If battery longevity is a priority, using standard charging overnight and reserving fast charging for when you genuinely need quick top-ups represents a reasonable compromise. The speed difference only matters when you’re in a hurry; overnight charging has plenty of time regardless of wattage.
What Actually Extends Battery Lifespan
Given the chemistry involved, the most effective strategies for preserving battery health are straightforward: minimize heat exposure, avoid extended periods at very high or very low charge states, and use reputable charging equipment. Specific practices that help include removing phone cases during intensive charging sessions, avoiding charging in direct sunlight or hot cars, enabling optimized charging features that learn your schedule, and not leaving phones plugged in for days at a time.

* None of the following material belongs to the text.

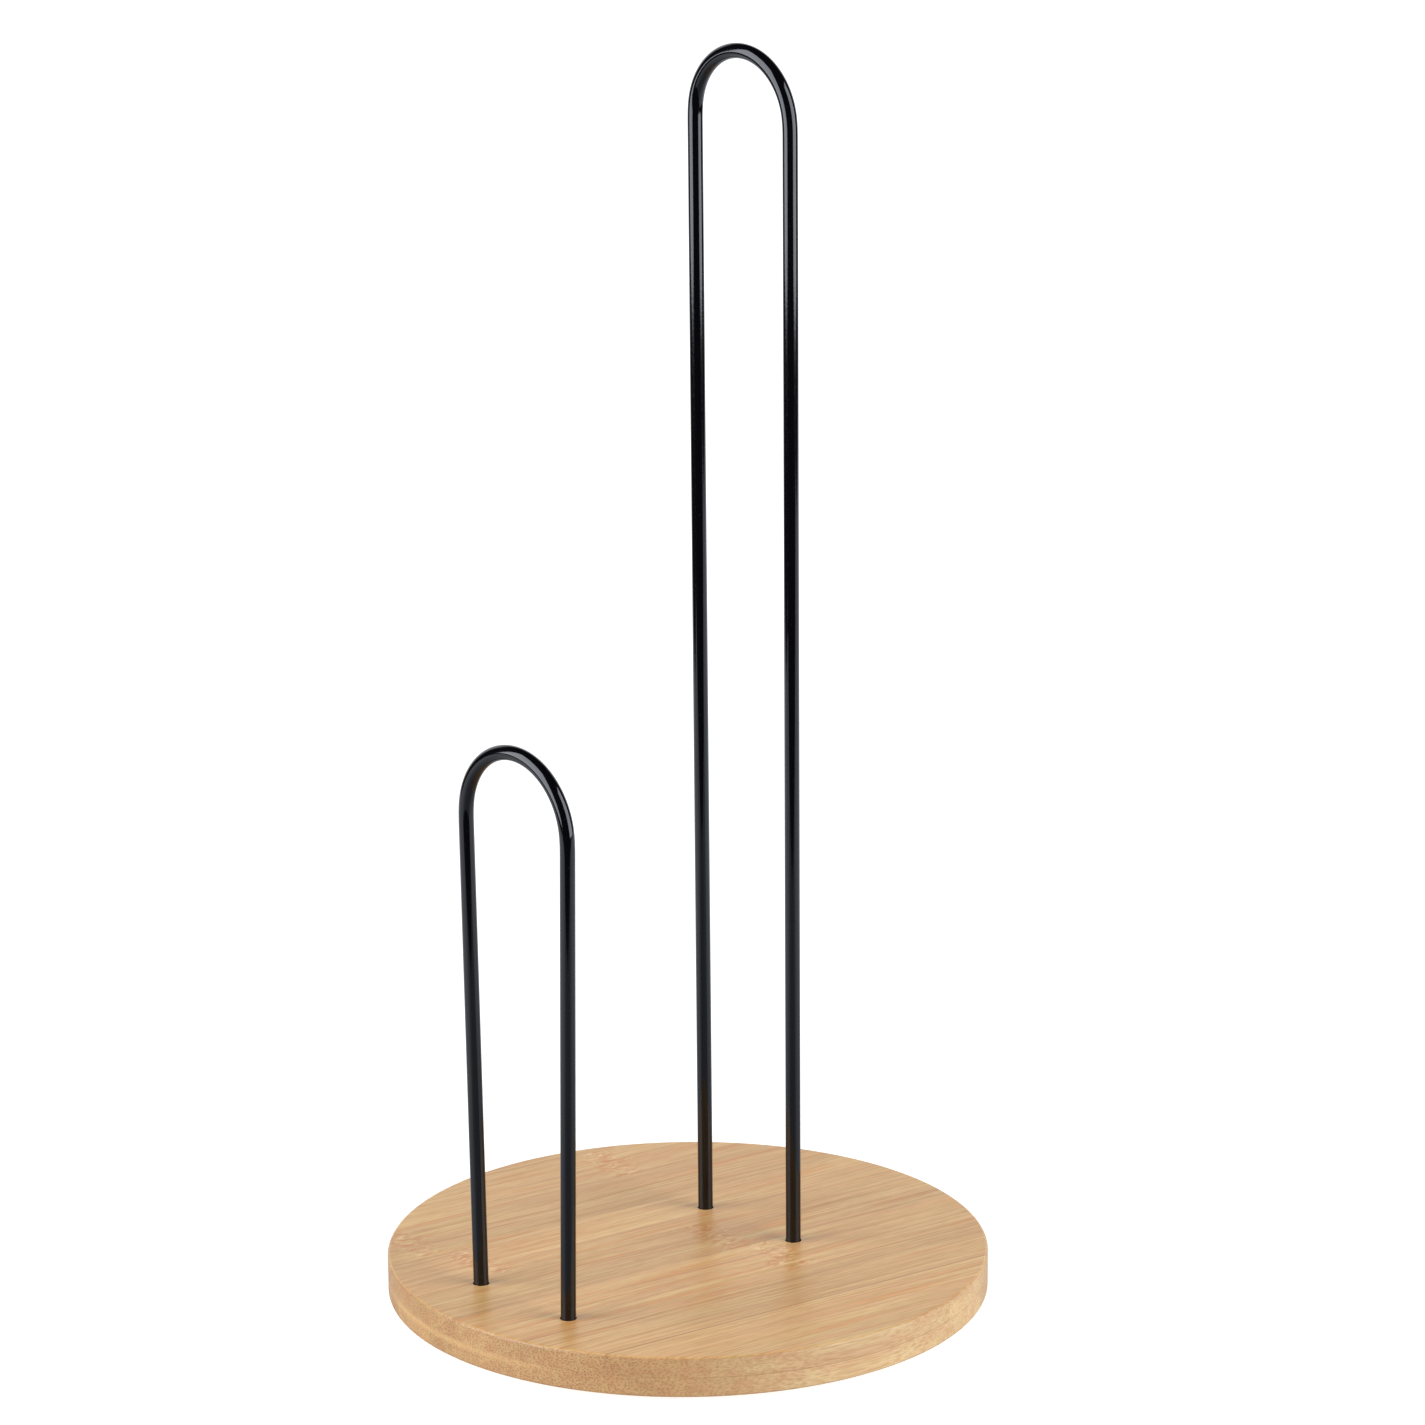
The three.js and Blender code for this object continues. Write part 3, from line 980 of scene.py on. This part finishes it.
def add_table_reflection():
    """The table top as gloss sees it. Its local X is to the camera's right, its Y away."""
    mesh = mesh_from("table reflection", [
        (TABLE_LEFT, -TABLE_FRONT, 0), (TABLE_RIGHT, -TABLE_FRONT, 0),
        (TABLE_RIGHT, -TABLE_BACK, 0), (TABLE_LEFT, -TABLE_BACK, 0),
    ], [(0, 1, 2, 3)])
    table = as_object(mesh)
    table.rotation_euler = (0, 0, CAMERA_AZIMUTH)
    material = bpy.data.materials.new("table reflection")
    tree = Tree(material)
    aside, away, _ = tree.split(tree.place_mm())
    depth = tree.step(away, *TABLE_DEPTH_CHANGE, TABLE_FRONT_RADIANCE, TABLE_BACK_RADIANCE)
    side = tree.step(
        tree.math("ABSOLUTE", aside), *TABLE_SIDE_CHANGE, 0.0, TABLE_SIDE_RADIANCE
    )
    tree.set(
        base_color=(0, 0, 0, 1),
        emission_color=(*SOFTBOX_COLOUR, 1),
        emission_strength=tree.math("ADD", depth, side),
    )
    mesh.materials.append(material)
    table.visible_camera = False
    table.visible_diffuse = False
    table.visible_shadow = False


def add_softbox(name, bearing, width, radiance):
    """An upright soft light beside the table, which stands on its level and faces the
    holder. Bearing is from the camera, in degrees, positive to its right."""
    data = bpy.data.lights.new(name, "AREA")
    data.shape = "RECTANGLE"
    data.size = width
    data.size_y = SOFTBOX_HEIGHT
    data.color = SOFTBOX_COLOUR
    data.energy = radiance * 4 * width * SOFTBOX_HEIGHT
    light = bpy.data.objects.new(name, data)
    bpy.context.scene.collection.objects.link(light)
    angle = math.radians(bearing)
    away = math.cos(angle) * TOWARDS_CAMERA + math.sin(angle) * TO_THE_RIGHT
    light.location = away * SOFTBOX_AWAY + Vector((0, 0, SOFTBOX_HEIGHT / 2))
    light.rotation_euler = away.to_track_quat("Z", "Y").to_euler()
    light.visible_camera = False


def add_lights():
    add_softbox("left softbox", bearing=-70, width=1.15, radiance=4.05)
    add_softbox("right softbox", bearing=67, width=1.1, radiance=3.75)


# The room's brightness: its even fill, what gloss sees of it, and the pale wall behind.
# The wall fades in as a ray's part away from the camera grows over the one range, and as
# its part upwards falls over the other.
ROOM_FILL = 0.33
ROOM_GLOSS = 0.02
WALL_RADIANCE = 1.25
WALL_SIDES = (0.5, 0.8)
WALL_TOP = (0.62, 0.4)


def add_world():
    """White to the camera, dim to the surfaces, and for gloss a pale wall behind."""
    world = bpy.data.worlds.new("studio")
    bpy.context.scene.world = world
    tree = Tree(world)
    direction = tree.nodes.new("ShaderNodeTexCoord").outputs["Generated"]
    behind = tree.step(tree.dot(direction, -TOWARDS_CAMERA), *WALL_SIDES)
    low = tree.step(tree.split(direction)[2], *WALL_TOP)
    wall = tree.math("MULTIPLY", behind, low)
    gloss = tree.math("MULTIPLY_ADD", wall, WALL_RADIANCE, ROOM_GLOSS)
    path = tree.nodes.new("ShaderNodeLightPath").outputs
    seen = tree.mix_value(path["Is Glossy Ray"], ROOM_FILL, gloss)
    seen = tree.mix_value(path["Is Camera Ray"], seen, 1.0)
    background = tree.nodes["Background"]
    background.inputs["Color"].default_value = (1, 1, 1, 1)
    tree.put(background.inputs["Strength"], seen)


add_camera()
add_board()
add_hoops()
add_fastenings()
add_floor()
add_table_reflection()
add_lights()
add_world()
bpy.context.scene.view_settings.view_transform = "Standard"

Some degradation remains unavoidable. Even a phone stored turned off at perfect temperature will lose capacity over time because some degradation reactions occur regardless of cycling. The SEI layer continues growing, albeit slowly, and cathode materials degrade through exposure to the electrolyte. A battery that’s never used might retain 90% capacity after two years rather than 80%, but it will still degrade.
Summary
Phone batteries degrade because the chemistry of lithium-ion technology involves unavoidable physical and chemical changes with every charge cycle. Heat dramatically accelerates this degradation, making temperature management the most important factor in preserving battery health. Keeping charge states moderate (avoiding extended time at very high or very low percentages) provides additional benefit, though modern battery management systems already buffer the extremes. Fast charging is fine when you need it, but standard charging is gentler on long-term battery health.
Your battery will still degrade. The goal is reaching the typical two-to-three-year replacement point with closer to 85% capacity rather than 75%, which translates to meaningful extra life before battery performance becomes frustrating.